Instructions for the task: Return, exactly as written, the lines from the one containing "Write part 2" through the one containing "[place, direction], 1)", with both ends included.

Excerpted data:
((
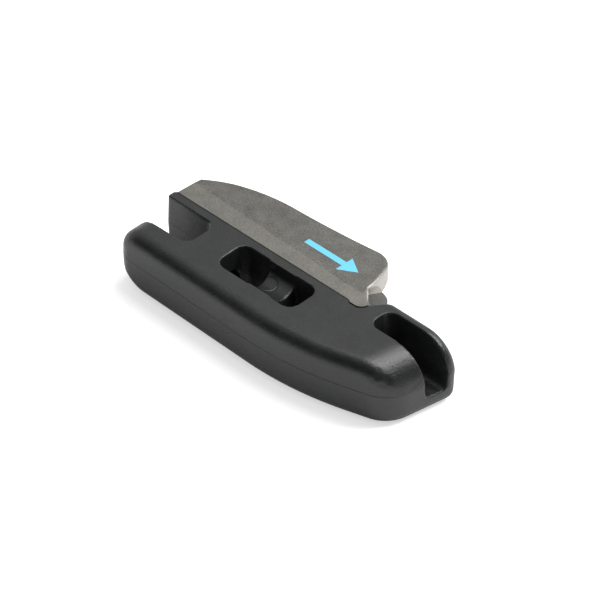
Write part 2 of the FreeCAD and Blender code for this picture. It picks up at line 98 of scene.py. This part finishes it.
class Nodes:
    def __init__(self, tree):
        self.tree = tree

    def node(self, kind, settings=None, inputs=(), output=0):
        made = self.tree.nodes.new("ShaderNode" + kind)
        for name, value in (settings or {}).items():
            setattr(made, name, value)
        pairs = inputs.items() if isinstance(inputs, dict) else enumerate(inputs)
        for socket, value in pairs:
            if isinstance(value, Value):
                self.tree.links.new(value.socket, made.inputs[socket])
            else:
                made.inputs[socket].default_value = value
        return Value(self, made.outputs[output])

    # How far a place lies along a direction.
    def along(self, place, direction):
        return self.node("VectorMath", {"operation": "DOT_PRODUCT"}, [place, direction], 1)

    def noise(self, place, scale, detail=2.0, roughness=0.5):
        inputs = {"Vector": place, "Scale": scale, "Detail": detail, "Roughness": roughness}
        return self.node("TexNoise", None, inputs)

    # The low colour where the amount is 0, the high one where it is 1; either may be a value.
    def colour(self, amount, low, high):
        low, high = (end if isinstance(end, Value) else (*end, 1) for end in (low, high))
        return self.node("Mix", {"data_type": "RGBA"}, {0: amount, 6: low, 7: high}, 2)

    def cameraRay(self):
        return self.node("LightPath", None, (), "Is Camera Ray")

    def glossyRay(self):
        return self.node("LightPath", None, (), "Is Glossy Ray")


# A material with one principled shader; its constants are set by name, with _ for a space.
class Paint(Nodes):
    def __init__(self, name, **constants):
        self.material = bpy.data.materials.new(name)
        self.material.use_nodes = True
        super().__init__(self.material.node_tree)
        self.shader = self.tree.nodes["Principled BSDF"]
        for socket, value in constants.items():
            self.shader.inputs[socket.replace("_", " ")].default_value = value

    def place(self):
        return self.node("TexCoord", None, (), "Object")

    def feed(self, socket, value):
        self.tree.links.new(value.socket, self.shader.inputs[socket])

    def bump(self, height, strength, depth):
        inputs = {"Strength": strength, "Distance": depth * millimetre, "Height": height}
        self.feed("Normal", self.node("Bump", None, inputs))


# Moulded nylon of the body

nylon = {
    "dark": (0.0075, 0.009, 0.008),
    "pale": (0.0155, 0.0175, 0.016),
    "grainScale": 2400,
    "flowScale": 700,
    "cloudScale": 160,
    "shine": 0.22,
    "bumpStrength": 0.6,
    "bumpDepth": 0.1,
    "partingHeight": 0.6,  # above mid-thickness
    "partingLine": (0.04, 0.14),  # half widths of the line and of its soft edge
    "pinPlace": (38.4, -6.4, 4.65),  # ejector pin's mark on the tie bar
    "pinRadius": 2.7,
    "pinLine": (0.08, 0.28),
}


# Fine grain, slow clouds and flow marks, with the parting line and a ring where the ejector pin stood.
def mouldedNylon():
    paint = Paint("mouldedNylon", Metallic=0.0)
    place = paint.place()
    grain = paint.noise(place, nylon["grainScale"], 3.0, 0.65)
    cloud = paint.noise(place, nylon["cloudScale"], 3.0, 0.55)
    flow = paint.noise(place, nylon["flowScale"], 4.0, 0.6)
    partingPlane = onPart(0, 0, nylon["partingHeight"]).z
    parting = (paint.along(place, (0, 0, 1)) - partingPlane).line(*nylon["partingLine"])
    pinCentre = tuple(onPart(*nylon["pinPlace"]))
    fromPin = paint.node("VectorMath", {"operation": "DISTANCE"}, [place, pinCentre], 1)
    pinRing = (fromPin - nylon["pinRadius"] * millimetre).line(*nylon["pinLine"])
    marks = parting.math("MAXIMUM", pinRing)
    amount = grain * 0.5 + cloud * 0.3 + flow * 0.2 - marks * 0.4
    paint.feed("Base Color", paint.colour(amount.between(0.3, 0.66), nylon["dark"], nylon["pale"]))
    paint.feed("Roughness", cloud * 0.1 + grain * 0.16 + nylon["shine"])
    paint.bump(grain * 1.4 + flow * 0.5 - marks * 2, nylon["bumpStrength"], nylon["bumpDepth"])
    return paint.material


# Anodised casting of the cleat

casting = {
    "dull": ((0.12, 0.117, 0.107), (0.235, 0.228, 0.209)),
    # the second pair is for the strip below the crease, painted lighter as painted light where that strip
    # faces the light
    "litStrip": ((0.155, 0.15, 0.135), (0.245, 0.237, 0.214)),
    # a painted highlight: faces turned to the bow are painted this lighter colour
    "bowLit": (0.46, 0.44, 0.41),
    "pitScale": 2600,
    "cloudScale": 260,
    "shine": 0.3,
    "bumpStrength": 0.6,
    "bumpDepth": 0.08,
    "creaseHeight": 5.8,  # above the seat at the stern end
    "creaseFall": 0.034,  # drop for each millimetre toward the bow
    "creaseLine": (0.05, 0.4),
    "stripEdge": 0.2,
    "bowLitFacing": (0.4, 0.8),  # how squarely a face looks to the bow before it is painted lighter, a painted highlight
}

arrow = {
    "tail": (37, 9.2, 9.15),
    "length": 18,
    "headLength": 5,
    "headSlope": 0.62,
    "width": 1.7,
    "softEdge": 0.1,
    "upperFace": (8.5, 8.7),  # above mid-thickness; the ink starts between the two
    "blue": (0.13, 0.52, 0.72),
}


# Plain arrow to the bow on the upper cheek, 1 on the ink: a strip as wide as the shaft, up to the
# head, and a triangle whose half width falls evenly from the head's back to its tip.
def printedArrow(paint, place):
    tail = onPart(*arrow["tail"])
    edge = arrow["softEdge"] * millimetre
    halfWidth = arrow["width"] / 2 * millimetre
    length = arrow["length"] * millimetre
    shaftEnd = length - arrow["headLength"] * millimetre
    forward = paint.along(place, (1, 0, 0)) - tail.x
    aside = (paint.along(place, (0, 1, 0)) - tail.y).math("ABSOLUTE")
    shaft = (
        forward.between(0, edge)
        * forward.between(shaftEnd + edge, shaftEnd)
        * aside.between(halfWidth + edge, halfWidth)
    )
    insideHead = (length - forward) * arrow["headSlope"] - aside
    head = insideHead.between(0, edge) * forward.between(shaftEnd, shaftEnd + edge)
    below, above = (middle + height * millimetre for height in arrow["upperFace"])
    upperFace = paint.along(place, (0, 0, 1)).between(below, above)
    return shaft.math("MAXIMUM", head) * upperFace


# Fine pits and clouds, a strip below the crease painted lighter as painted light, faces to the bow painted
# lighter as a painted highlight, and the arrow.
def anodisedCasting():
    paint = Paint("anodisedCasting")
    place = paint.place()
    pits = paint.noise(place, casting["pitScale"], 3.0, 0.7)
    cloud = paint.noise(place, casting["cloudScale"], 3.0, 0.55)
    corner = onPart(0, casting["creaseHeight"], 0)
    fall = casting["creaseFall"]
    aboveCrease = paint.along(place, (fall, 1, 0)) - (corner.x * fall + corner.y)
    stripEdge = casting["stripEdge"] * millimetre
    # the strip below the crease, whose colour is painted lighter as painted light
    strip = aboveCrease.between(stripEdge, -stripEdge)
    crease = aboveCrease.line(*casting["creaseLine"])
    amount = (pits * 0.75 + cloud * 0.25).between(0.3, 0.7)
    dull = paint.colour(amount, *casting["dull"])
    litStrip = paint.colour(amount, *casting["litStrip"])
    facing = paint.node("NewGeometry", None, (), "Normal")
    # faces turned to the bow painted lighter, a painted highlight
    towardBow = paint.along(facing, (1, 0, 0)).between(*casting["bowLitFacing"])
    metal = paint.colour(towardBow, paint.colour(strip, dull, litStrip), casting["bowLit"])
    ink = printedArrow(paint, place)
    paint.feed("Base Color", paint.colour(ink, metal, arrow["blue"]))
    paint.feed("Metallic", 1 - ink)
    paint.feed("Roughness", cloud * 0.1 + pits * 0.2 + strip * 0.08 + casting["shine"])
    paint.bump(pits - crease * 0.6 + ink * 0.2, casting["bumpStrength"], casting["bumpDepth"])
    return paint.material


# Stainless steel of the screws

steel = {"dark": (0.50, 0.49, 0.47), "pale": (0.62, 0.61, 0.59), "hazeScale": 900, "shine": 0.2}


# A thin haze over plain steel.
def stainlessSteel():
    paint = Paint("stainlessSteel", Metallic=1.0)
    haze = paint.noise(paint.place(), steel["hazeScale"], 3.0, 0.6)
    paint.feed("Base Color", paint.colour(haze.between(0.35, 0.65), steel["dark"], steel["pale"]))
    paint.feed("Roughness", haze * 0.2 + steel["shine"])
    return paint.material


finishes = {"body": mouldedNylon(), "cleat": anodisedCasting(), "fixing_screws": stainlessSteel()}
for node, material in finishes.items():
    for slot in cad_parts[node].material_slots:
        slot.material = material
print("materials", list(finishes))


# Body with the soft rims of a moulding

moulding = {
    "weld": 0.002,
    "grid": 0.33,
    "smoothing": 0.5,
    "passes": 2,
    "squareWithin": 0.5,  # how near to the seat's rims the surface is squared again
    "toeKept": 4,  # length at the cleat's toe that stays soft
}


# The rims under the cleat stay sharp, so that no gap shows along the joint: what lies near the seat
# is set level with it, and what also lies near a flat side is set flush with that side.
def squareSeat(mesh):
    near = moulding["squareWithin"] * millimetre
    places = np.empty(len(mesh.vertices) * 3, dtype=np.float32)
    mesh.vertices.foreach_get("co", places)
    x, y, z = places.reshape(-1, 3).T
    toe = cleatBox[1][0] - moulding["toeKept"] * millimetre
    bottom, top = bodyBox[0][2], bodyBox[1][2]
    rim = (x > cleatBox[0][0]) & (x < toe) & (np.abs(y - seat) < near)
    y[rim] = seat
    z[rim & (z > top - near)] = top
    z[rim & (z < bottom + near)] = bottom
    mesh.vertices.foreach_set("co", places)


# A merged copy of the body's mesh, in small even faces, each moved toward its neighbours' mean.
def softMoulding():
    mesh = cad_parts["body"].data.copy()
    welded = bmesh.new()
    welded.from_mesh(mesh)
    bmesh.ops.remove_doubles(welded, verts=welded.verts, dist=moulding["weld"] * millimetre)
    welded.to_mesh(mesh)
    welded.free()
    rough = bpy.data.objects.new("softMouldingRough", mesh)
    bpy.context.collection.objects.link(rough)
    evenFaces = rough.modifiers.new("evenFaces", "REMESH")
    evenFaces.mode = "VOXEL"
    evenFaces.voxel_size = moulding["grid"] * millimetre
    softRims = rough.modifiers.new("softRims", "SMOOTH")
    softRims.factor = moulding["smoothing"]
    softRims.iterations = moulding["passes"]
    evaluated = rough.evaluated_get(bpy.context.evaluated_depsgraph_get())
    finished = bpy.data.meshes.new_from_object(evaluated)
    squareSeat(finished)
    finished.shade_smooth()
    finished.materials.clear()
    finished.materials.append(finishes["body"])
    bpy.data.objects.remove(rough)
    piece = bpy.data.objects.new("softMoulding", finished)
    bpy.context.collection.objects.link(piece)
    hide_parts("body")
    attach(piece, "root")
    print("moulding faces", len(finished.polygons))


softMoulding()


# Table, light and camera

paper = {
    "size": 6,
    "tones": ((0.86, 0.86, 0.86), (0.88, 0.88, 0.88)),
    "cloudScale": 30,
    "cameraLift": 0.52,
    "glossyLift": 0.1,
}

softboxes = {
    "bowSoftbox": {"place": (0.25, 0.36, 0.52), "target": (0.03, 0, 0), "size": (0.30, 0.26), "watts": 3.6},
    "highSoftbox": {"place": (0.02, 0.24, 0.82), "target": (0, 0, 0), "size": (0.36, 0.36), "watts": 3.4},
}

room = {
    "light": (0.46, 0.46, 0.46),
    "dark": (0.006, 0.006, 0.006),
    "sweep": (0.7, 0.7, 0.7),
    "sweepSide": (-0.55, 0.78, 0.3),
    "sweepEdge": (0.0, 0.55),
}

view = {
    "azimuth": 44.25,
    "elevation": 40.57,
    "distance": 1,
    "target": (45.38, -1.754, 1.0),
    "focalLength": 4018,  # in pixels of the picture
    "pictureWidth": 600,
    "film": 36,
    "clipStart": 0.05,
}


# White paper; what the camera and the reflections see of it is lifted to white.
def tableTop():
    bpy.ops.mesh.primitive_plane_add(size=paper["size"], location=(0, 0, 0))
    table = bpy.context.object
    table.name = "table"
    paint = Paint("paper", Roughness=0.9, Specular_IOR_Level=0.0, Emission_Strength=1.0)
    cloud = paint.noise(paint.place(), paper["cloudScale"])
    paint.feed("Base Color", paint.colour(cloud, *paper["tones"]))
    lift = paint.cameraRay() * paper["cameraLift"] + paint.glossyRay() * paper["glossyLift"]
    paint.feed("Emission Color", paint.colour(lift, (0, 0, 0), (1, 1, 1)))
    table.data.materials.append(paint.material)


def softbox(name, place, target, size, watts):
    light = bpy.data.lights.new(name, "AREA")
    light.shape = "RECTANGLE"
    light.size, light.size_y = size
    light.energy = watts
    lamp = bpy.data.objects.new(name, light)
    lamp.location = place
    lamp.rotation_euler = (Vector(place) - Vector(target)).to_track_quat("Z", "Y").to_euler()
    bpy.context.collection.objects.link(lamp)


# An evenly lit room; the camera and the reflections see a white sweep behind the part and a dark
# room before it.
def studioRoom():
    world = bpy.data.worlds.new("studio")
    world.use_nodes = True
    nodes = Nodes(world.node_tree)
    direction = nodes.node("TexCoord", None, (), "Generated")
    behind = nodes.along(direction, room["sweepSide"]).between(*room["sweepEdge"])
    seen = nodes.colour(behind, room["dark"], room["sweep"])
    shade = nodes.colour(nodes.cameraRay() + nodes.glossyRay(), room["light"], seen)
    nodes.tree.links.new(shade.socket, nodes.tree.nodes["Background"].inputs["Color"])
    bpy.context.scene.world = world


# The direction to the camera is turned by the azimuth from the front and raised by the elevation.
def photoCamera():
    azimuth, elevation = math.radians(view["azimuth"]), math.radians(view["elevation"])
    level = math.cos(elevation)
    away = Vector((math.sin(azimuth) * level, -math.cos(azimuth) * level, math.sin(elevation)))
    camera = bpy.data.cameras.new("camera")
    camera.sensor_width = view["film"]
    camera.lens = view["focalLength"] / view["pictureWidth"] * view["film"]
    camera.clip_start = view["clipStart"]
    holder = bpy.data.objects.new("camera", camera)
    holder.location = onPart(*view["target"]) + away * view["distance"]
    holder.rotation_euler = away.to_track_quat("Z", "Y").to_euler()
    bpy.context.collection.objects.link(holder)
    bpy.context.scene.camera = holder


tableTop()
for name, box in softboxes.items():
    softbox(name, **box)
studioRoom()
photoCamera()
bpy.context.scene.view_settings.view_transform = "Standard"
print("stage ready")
))
((
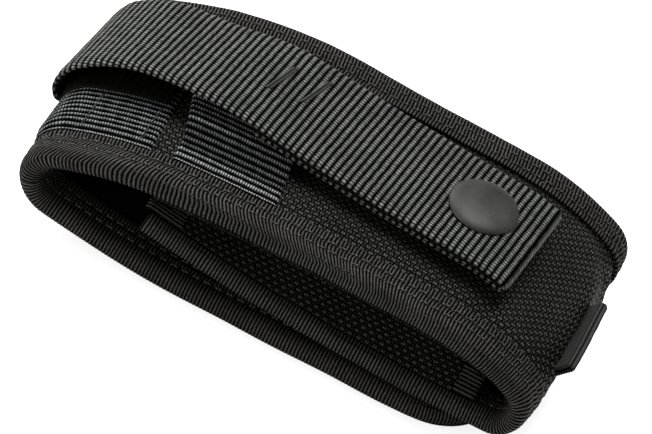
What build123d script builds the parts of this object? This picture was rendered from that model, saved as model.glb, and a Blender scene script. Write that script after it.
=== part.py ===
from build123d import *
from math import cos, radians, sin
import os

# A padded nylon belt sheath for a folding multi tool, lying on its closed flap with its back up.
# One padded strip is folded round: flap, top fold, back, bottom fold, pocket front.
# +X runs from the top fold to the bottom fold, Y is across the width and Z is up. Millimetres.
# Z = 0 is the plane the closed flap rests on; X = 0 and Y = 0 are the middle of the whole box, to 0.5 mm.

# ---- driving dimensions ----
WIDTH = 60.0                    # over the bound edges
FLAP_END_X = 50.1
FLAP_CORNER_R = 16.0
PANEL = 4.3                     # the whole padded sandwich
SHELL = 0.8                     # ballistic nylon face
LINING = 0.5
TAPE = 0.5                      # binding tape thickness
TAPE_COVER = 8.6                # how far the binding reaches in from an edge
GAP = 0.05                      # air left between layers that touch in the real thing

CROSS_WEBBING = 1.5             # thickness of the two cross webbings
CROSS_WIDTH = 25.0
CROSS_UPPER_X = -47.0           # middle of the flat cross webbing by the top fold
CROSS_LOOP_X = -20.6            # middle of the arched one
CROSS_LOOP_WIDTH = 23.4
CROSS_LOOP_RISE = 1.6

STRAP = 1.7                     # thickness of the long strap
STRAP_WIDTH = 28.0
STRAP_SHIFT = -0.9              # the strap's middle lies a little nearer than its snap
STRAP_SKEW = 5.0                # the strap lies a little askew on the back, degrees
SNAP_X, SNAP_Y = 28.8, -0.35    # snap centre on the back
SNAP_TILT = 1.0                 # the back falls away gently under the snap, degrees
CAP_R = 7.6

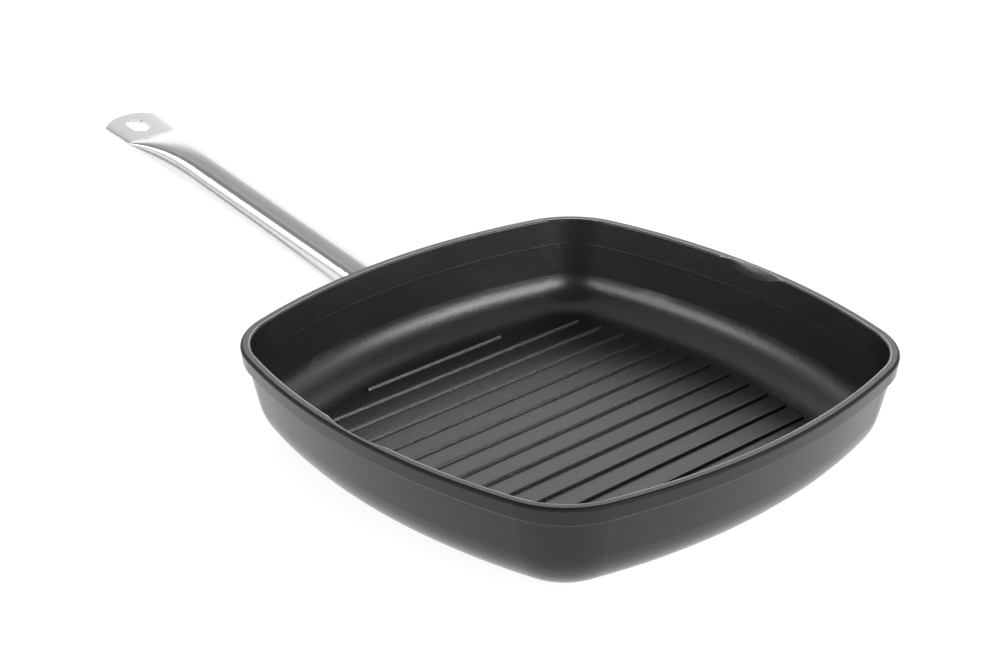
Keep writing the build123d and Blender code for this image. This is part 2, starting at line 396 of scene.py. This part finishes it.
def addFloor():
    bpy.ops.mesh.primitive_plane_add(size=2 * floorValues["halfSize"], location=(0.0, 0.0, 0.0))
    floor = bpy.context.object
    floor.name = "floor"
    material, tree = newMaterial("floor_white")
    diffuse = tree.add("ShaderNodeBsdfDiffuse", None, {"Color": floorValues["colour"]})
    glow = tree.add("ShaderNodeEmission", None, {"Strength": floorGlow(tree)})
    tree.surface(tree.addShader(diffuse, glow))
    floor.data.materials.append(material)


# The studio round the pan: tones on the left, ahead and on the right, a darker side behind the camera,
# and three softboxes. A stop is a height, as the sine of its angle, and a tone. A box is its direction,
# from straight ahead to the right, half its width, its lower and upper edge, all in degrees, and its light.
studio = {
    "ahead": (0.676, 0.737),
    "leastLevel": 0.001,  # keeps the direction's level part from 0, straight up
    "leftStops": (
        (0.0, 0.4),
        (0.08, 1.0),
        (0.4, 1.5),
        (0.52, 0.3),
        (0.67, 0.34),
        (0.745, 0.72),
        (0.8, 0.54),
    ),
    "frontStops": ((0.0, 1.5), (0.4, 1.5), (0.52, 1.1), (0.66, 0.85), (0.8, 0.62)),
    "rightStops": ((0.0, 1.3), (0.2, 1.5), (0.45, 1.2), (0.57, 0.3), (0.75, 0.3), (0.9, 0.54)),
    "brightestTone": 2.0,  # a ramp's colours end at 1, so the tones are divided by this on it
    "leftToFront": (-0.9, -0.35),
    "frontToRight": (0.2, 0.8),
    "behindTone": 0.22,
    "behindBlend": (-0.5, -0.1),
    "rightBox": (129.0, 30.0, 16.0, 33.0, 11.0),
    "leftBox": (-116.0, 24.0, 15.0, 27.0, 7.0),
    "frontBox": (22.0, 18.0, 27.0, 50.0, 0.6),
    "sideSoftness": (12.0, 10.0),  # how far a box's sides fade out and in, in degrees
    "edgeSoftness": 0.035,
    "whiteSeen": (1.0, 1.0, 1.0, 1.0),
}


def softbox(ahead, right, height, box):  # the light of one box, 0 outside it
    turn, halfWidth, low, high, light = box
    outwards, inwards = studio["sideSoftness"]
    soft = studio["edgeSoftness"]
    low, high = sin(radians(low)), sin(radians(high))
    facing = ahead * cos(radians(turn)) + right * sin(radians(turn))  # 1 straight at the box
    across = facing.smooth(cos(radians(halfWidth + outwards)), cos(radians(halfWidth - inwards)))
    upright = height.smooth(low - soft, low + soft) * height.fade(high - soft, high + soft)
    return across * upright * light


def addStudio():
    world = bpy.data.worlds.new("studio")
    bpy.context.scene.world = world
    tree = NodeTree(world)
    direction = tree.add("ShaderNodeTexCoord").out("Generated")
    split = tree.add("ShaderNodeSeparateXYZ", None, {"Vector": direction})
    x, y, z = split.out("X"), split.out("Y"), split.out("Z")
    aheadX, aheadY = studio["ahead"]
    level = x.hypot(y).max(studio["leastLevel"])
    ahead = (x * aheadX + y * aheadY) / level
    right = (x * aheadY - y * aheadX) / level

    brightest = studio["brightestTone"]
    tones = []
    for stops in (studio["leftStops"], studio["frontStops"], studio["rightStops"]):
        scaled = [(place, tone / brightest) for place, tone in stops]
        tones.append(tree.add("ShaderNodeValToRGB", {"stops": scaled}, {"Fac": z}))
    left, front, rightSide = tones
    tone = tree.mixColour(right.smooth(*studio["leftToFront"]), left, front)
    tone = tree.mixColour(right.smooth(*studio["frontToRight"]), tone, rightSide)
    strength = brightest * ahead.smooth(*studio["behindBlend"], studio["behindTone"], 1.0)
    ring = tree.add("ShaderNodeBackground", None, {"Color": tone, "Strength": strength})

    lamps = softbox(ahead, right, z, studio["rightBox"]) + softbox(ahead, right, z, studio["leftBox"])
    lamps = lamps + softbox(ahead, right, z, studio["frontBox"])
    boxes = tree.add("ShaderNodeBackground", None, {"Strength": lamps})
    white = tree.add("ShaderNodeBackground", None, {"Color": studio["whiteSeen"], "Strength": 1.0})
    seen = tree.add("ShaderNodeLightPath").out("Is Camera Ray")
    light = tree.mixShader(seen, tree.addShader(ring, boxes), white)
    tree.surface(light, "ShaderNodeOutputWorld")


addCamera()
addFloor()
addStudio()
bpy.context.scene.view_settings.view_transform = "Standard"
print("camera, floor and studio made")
))
((
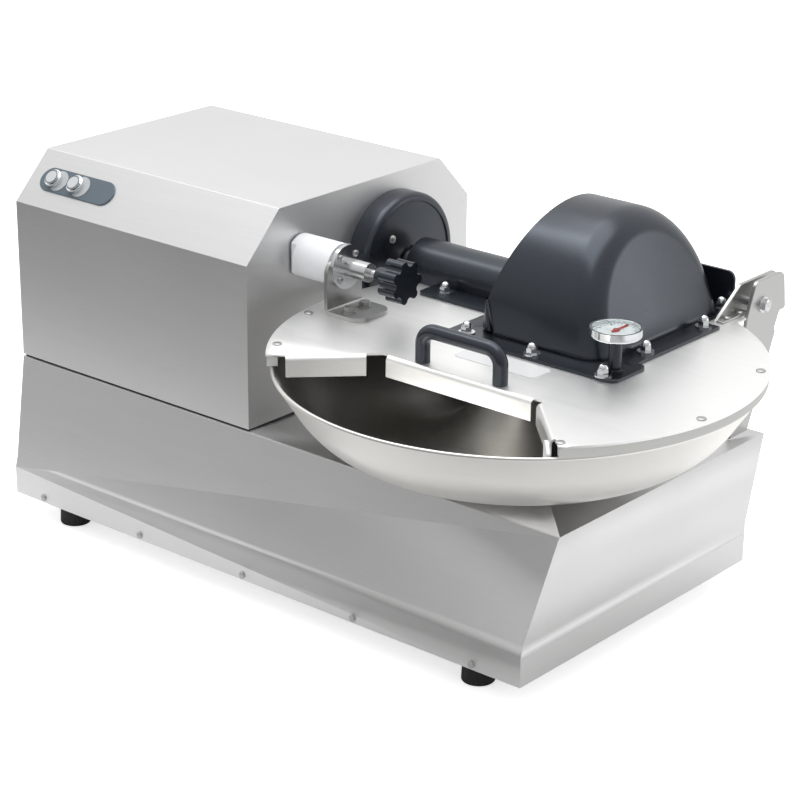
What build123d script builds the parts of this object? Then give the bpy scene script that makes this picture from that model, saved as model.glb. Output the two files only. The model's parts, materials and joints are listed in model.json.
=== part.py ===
))
Result of the task:
Write part 2 of the FreeCAD and Blender code for this picture. It picks up at line 98 of scene.py. This part finishes it.
class Nodes:
    def __init__(self, tree):
        self.tree = tree

    def node(self, kind, settings=None, inputs=(), output=0):
        made = self.tree.nodes.new("ShaderNode" + kind)
        for name, value in (settings or {}).items():
            setattr(made, name, value)
        pairs = inputs.items() if isinstance(inputs, dict) else enumerate(inputs)
        for socket, value in pairs:
            if isinstance(value, Value):
                self.tree.links.new(value.socket, made.inputs[socket])
            else:
                made.inputs[socket].default_value = value
        return Value(self, made.outputs[output])

    # How far a place lies along a direction.
    def along(self, place, direction):
        return self.node("VectorMath", {"operation": "DOT_PRODUCT"}, [place, direction], 1)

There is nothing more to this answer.